Wednesday, 09/27/2017 3:53:12 PM

Wednesday, September 27, 2017 3:53:12 PM

Post# of 183214
Director Independence

The NASDAQ Stock Market has instituted director independence guidelines that have been adopted by the Securities & Exchange Commission. These guidelines provide that a director is deemed "independent" only if the board of directors affirmatively determines that the director has no relationship with the company which, in the board's opinion, would interfere with the director's exercise of independent judgment in carrying out his or her responsibilities. Significant stock ownership will not, by itself, preclude a board finding of independence.
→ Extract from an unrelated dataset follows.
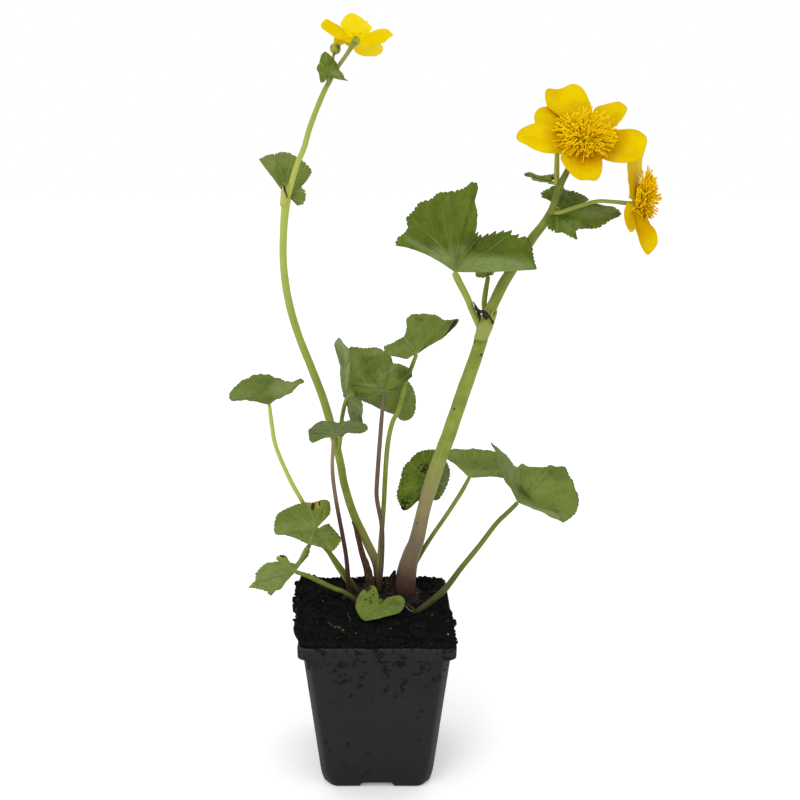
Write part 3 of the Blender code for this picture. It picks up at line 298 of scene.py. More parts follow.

# What makes each blade its own.  A mark is an oval seen from the front: its kind, its middle
# and its half widths across and up, its turn in degrees and its strength, which for a swell
# is how far it stands out.  A bow bends the veins: share round the blade, sag in millimetres.
# Pale and grey marks are painted sheen where the blade turns to the light, partly its paler underside showing; dark
# marks are painted shade in creases, under folds and by the stalks, partly darker patches of the blade.
BLADE_LOOKS = {
    "high_leaf": {
        "bow": [(0.0, -0.9), (0.2, 0.0), (0.85, 0.0), (1.0, 2.1)],
        "marks": [
            ("pale", 20.0, 3.4, 22.0, 4.8, 0, 1.0), ("pale", -6.0, 6.4, 11.0, 4.4, -34, 1.0),
            ("pale", 0.5, 10.0, 6.0, 3.4, 20, 0.6), ("pale", -17.0, 12.6, 9.0, 1.8, -28, 0.7), ("dark", -12.8, 12.4, 1.8, 1.1, -20, 0.9),
            ("dark", -6.3, 7.0, 2.6, 0.8, -30, 0.7), ("dark", 16.0, 14.0, 13.0, 6.0, -5, 0.8),
            ("dark", -16.0, 24.0, 9.0, 9.0, 30, 0.25), ("bright", -28.0, 16.0, 6.0, 4.0, -20, 0.6),
            ("bright", 2.0, 34.0, 9.0, 7.0, 30, 0.4), ("swell", 12.0, 7.0, 24.0, 3.0, -2, 1.5),
            ("swell", -14.0, 13.0, 8.0, 2.0, -25, -1.4)],
        "points": (0.14, 0.36), "veins": 9, "veined": 1.5},
    "collar_leaf": {
        "marks": [
            ("pale", 20.0, -1.0, 11.0, 3.2, 8, 0.8), ("dark", 5.0, 5.0, 7.0, 5.0, 20, 0.5),
            ("dark", -4.0, 0.0, 5.0, 4.0, 0, 0.55), ("pale", 6.0, -8.0, 7.0, 3.0, -10, 0.4),
            ("swell", 14.0, 2.0, 14.0, 1.6, 8, 1.2)],
        "veined": 0.35},
    "narrow_leaf": {
        "marks": [("brown", 4.0, 1.8, 1.6, 1.2, -60, 1.0), ("pale", -9.0, 3.4, 4.0, 0.8, -15, 0.5)],
        "teeth": 0.35},
    "left_node_leaf": {
        "marks": [
            ("dark", -2.0, 12.0, 6.0, 5.0, 30, 0.4), ("pale", -9.0, 19.0, 5.0, 3.0, -30, 0.3),
            ("pale", 3.0, 3.0, 3.5, 3.0, 20, 0.45), ("swell", -4.0, 12.0, 3.0, 9.0, 30, 1.1)]},
    "bract_leaf": {
        "marks": [("dark", 1.0, 5.0, 3.0, 5.0, 0, 0.3), ("pale", 6.0, 1.0, 4.0, 2.0, -20, 0.8)],
        "teeth": 0.3, "veined": 0.3},
    "left_cup_leaf": {
        "marks": [
            ("pale", 9.0, 9.0, 12.0, 3.4, 12, 0.8), ("pale", -16.0, 6.0, 8.0, 2.2, 5, 0.5),
            ("dark", -6.0, 9.0, 8.0, 4.0, 10, 0.3), ("swell", 4.0, 7.0, 5.0, 2.5, 40, 1.0)],
        "teeth": 0.45, "veined": 0.5},
    "edge_on_leaf": {
        "marks": [
            ("grey", 2.0, 7.0, 20.0, 7.0, 5, 0.8), ("dark", -10.5, 3.4, 5.0, 0.8, 0, 1.1),
            ("bright", -11.5, 0.0, 4.0, 2.2, 0, 1.0), ("dark", 14.0, 3.0, 7.0, 1.0, 14, 0.5)],
        "teeth": 0.25},
    "centre_leaf": {
        "marks": [
            ("dark", 12.5, 11.5, 6.5, 5.0, -30, 1.0), ("pale", -9.0, 4.6, 9.0, 0.9, -6, 0.9),
            ("pale", -4.6, 22.0, 5.0, 2.0, 20, 0.8), ("pale", 1.5, 12.5, 6.5, 1.6, 42, 0.8),
            ("pale", -1.5, 9.0, 4.5, 1.4, 38, 0.6), ("dark", -7.0, 12.0, 5.0, 3.0, 35, 0.5),
            ("dark", -13.0, 6.0, 4.0, 2.0, 0, 0.45), ("pale", -16.0, 16.0, 3.0, 8.0, 10, 0.35),
            ("swell", -2.0, 13.0, 9.0, 2.0, 40, 1.9), ("swell", -7.0, 17.0, 9.0, 2.2, 25, -1.6),
            ("swell", -9.0, 5.0, 10.0, 1.6, -6, 1.5), ("swell", -12.0, 21.0, 5.0, 2.0, 20, 1.5),
            ("brown", 16.4, 9.4, 1.4, 0.8, 30, 0.8)],
        "teeth": 0.6},
    "strip_leaf": {
        "marks": [
            ("pale", -3.0, 24.0, 5.5, 15.0, 10, 1.5), ("pale", -2.0, 9.0, 2.6, 8.0, 0, 1.0),
            ("grey", 4.0, -9.0, 7.0, 12.0, 5, 1.0)],
        "teeth": 0.35},
    "tall_leaf": {
        "marks": [
            ("grey", 23.0, 18.0, 3.5, 3.0, 45, 1.2), ("brown", 19.5, 12.6, 9.0, 1.1, 52, 1.1),
            ("pale", -10.0, 3.0, 8.0, 2.0, 15, 0.4), ("dark", 3.0, 18.5, 1.4, 1.0, 0, 0.7),
            ("swell", 3.0, 12.0, 4.0, 8.0, -20, 1.2)],
        "teeth": 0.45},
    "spotted_leaf": {
        "marks": [
            ("flecked", -3.2, 8.4, 6.0, 3.4, 15, 2.8), ("brown", -17.2, -17.4, 1.9, 1.4, 0, 1.4),
            ("flecked", -16.0, -15.0, 4.0, 4.0, 0, 2.2),
            ("flecked", -14.0, -12.0, 8.0, 7.0, 0, 1.0), ("flecked", -17.0, 1.0, 4.0, 11.0, 0, 0.9),
            ("grey", 9.5, -1.0, 4.0, 16.0, 0, 1.0), ("bright", -10.0, -4.0, 6.0, 5.0, 0, 0.4)],
        "veins": 11, "teeth": 0.75, "veined": 0.4},
    "right_inner_leaf": {
        "marks": [
            ("pale", -8.0, 10.5, 4.0, 3.0, -20, 0.6), ("pale", 8.0, 2.0, 14.0, 1.4, -4, 0.6),
            ("dark", 4.0, 6.0, 5.0, 2.0, 10, 0.35)],
        "teeth": 0.45, "veined": 0.6},
    "right_outer_leaf": {
        "marks": [
            ("grey", -9.0, 24.0, 5.0, 20.0, 24, 0.95), ("pale", 11.5, -3.0, 17.0, 1.8, -17, 1.0),
            ("dark", 0.5, 8.5, 8.0, 2.0, -52, 1.1), ("dark", 27.5, 14.0, 7.0, 4.5, -10, 0.4),
            ("pale", 14.0, 8.0, 7.0, 6.0, 0, 0.3), ("swell", 20.0, 8.0, 2.0, 12.0, 14, 1.6),
            ("swell", 6.0, 5.0, 8.0, 1.6, -52, -1.2), ("dark", 4.0, 5.0, 8.0, 1.1, -45, 1.2)],
        "teeth": 0.5, "veined": 0.6},
    "low_left_leaf": {
        "marks": [
            ("old", 0.6, 16.6, 5.0, 2.6, -5, 0.55), ("brown", -0.7, 15.0, 1.3, 2.2, -15, 1.1),
            ("brown", 3.4, 17.0, 0.6, 1.4, 10, 1.0), ("pale", -18.0, 3.0, 7.0, 3.4, 10, 0.5),
            ("pale", 1.0, 2.0, 10.0, 4.0, -15, 0.4), ("dark", 10.0, 2.0, 5.0, 3.0, -20, 0.4),
            ("swell", 0.0, 3.0, 12.0, 2.0, -12, 1.2)],
        "teeth": 0.55},
    "lowest_left_leaf": {
        "marks": [
            ("pale", -14.0, -2.0, 10.0, 6.0, 20, 0.5), ("flecked", -19.0, -5.0, 8.0, 4.0, 20, 0.45),
            ("brown", -8.6, 8.6, 2.4, 0.7, -10, 1.0), ("old", -8.6, 7.0, 3.4, 1.4, 0, 0.4),
            ("brown", -14.5, -10.5, 1.2, 0.8, 40, 0.9), ("old", -26.0, -6.0, 3.0, 2.0, 30, 0.4),
            ("dark", -7.0, -1.0, 5.0, 3.0, 20, 0.25), ("swell", -14.0, 0.0, 8.0, 2.0, 30, 1.3)],
        "teeth": 1.3},
    "soil_leaf": {
        "marks": [
            ("brown", -6.5, 9.4, 2.2, 1.2, 10, 1.1), ("flecked", -6.0, 6.0, 6.0, 4.0, 0, 1.0),
            ("dark", -5.0, 3.0, 1.2, 1.2, 0, 1.0), ("grey", 4.0, -1.0, 11.0, 3.0, 12, 0.25),
            ("dark", 9.0, 3.0, 3.0, 2.0, 20, 0.5), ("old", -7.0, 5.0, 4.0, 4.0, 0, 0.2)],
        "veined": 0.3},
    "shoot_leaf": {"marks": []},
}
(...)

For NASDAQ Stock Market listed companies, the director independence rules list six types of disqualifying relationships that preclude an independence filing. The Company's board of directors may not find independent a director who:

1.
is an employee of the company or any parent or subsidiary of the company;

2.
accepts, or who has a family member who accepts, more than $60,000 per year in payments from the company or any parent or subsidiary of the company other than (a) payments from board or committee services; (b) payments arising solely from investments in the company's securities; (c) compensation paid to a family member who is a non-executive employee of the company (d) benefits under a tax qualified retirement plan or non-discretionary compensation; or (e) loans to directors and executive officers permitted under Section 13(k) of the Exchange Act;

3.
is a family member of an individual who is employed as an executive officer by the company or any parent or subsidiary of the company;

4.
is, or has a family member who is, a partner in, or a controlling shareholder or an executive officer of, any organization to which the company made, or from which the company received, payments for property or services that exceed 5% of the recipient's consolidated gross revenues for that year, or $200,000, whichever is more, other than (a) payments arising solely from investments in the company's securities or (b) payments under non-discretionary charitable contribution matching programs; and

5.
is employed, or who has a family member who is employed, as an executive officer of another company whose compensation committee includes any executive officer of the listed company; or is, or has a family member who is, a current partner of the company's outside auditor, or was a partner or employee of the company's outside auditor who worked on the company's audit.

Based upon the foregoing criteria, our Board of Directors has determined that Dr. Cellucci (Chief Executive Officer and President) and Ms. King (Chief Financial Officer) are not independent directors under these rules.